#### PROBLEM
Using the listing below, extract each line that has the word "parts" in it.

#### INPUT FOR THIS TASK
- - - - - - -

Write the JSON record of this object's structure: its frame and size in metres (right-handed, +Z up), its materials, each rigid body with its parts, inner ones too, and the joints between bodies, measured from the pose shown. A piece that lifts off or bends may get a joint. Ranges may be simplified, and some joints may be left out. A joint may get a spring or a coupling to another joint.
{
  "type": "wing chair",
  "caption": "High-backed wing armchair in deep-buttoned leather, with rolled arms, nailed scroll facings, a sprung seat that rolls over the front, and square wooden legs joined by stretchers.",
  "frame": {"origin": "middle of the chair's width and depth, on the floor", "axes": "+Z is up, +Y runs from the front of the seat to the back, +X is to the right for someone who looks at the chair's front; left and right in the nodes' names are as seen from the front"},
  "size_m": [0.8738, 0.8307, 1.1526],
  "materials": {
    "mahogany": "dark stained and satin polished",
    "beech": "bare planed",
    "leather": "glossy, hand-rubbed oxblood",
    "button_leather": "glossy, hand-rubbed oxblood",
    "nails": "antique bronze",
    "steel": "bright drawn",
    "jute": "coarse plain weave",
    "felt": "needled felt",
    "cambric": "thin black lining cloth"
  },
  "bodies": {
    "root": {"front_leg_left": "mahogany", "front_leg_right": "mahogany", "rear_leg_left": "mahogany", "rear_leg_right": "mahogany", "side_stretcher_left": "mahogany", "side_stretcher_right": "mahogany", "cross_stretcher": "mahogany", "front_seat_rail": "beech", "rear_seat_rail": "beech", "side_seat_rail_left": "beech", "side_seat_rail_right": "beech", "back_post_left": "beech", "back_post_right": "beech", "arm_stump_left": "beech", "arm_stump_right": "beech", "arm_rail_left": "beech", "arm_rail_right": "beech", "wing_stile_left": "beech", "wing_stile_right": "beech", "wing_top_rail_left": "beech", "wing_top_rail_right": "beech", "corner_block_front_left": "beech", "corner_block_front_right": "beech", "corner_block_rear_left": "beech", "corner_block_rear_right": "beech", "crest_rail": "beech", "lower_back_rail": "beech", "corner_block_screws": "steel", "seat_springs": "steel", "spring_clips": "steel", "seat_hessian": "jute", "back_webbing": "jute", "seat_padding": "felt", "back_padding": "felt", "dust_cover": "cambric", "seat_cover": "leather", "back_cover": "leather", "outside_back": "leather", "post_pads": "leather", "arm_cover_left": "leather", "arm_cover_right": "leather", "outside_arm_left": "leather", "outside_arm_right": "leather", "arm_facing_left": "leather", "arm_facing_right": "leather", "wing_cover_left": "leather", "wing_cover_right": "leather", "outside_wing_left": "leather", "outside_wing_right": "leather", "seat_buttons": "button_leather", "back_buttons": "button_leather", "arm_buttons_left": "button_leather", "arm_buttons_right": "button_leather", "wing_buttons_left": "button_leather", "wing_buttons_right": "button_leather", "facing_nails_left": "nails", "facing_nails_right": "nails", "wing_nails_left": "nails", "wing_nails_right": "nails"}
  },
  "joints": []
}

- - - - - - -

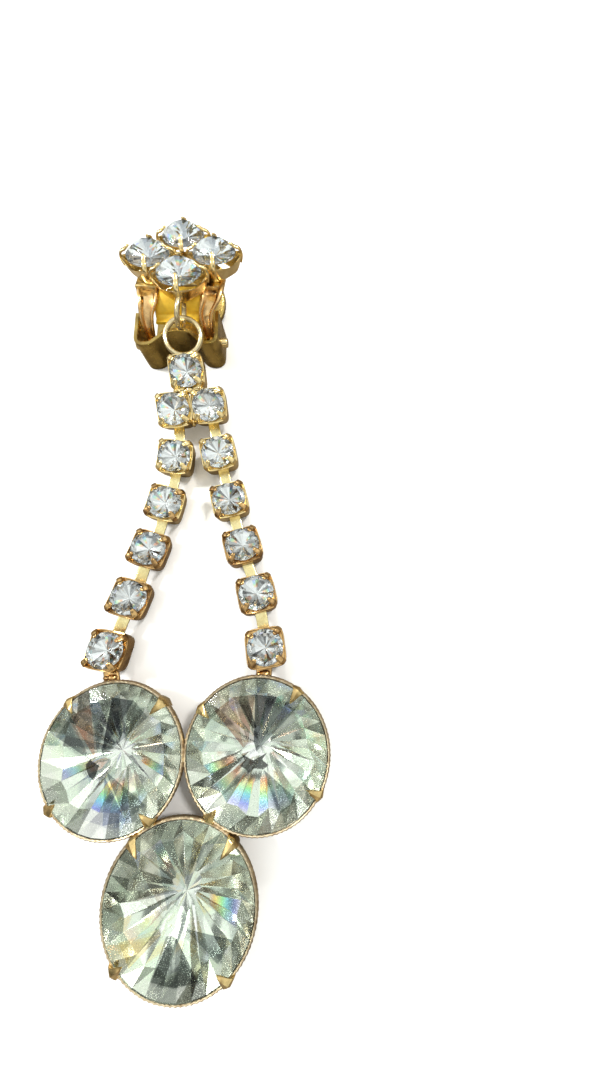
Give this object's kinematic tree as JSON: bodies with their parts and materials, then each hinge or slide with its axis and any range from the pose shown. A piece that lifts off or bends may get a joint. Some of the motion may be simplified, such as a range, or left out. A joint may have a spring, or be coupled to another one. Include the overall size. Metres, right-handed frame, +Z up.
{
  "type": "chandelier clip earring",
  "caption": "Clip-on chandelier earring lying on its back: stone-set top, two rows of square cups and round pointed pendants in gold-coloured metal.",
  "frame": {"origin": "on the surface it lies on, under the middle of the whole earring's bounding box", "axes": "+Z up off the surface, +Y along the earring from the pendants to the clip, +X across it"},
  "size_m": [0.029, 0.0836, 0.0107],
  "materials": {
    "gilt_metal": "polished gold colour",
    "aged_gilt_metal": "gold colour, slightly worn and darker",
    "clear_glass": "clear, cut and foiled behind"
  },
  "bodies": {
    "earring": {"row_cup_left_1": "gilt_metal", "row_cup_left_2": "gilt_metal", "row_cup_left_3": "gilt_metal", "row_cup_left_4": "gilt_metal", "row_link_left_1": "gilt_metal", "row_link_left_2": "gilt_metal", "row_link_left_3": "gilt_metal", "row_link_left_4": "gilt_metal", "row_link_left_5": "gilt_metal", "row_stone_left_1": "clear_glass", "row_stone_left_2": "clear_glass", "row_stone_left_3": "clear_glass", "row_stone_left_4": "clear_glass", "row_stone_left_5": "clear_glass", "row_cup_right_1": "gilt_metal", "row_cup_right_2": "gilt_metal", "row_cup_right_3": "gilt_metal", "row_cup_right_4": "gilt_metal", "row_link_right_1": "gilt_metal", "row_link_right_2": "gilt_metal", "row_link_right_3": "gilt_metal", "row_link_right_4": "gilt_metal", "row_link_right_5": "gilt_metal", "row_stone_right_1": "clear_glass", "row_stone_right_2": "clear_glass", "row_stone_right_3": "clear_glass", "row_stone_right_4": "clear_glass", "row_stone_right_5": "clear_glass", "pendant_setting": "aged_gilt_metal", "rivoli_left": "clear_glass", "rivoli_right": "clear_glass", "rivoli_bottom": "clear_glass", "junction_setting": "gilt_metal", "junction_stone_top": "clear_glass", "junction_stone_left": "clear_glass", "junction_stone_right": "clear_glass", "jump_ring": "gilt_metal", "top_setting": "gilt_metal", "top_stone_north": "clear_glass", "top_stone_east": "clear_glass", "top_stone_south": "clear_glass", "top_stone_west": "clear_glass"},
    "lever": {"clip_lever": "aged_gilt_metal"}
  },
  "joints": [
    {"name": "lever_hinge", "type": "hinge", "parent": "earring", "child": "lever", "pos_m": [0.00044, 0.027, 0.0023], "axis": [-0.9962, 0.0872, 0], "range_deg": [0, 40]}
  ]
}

- - - - - - -

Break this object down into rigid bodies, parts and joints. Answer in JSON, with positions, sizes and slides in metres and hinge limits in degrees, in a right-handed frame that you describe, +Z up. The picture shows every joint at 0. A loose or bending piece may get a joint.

- - - - - - -

#### REPLY TO THE EXERCISE
Write the JSON record of this object's structure: its frame and size in metres (right-handed, +Z up), its materials, each rigid body with its parts, inner ones too, and the joints between bodies, measured from the pose shown. A piece that lifts off or bends may get a joint. Ranges may be simplified, and some joints may be left out. A joint may get a spring or a coupling to another joint.
Give this object's kinematic tree as JSON: bodies with their parts and materials, then each hinge or slide with its axis and any range from the pose shown. A piece that lifts off or bends may get a joint. Some of the motion may be simplified, such as a range, or left out. A joint may have a spring, or be coupled to another one. Include the overall size. Metres, right-handed frame, +Z up.
Break this object down into rigid bodies, parts and joints. Answer in JSON, with positions, sizes and slides in metres and hinge limits in degrees, in a right-handed frame that you describe, +Z up. The picture shows every joint at 0. A loose or bending piece may get a joint.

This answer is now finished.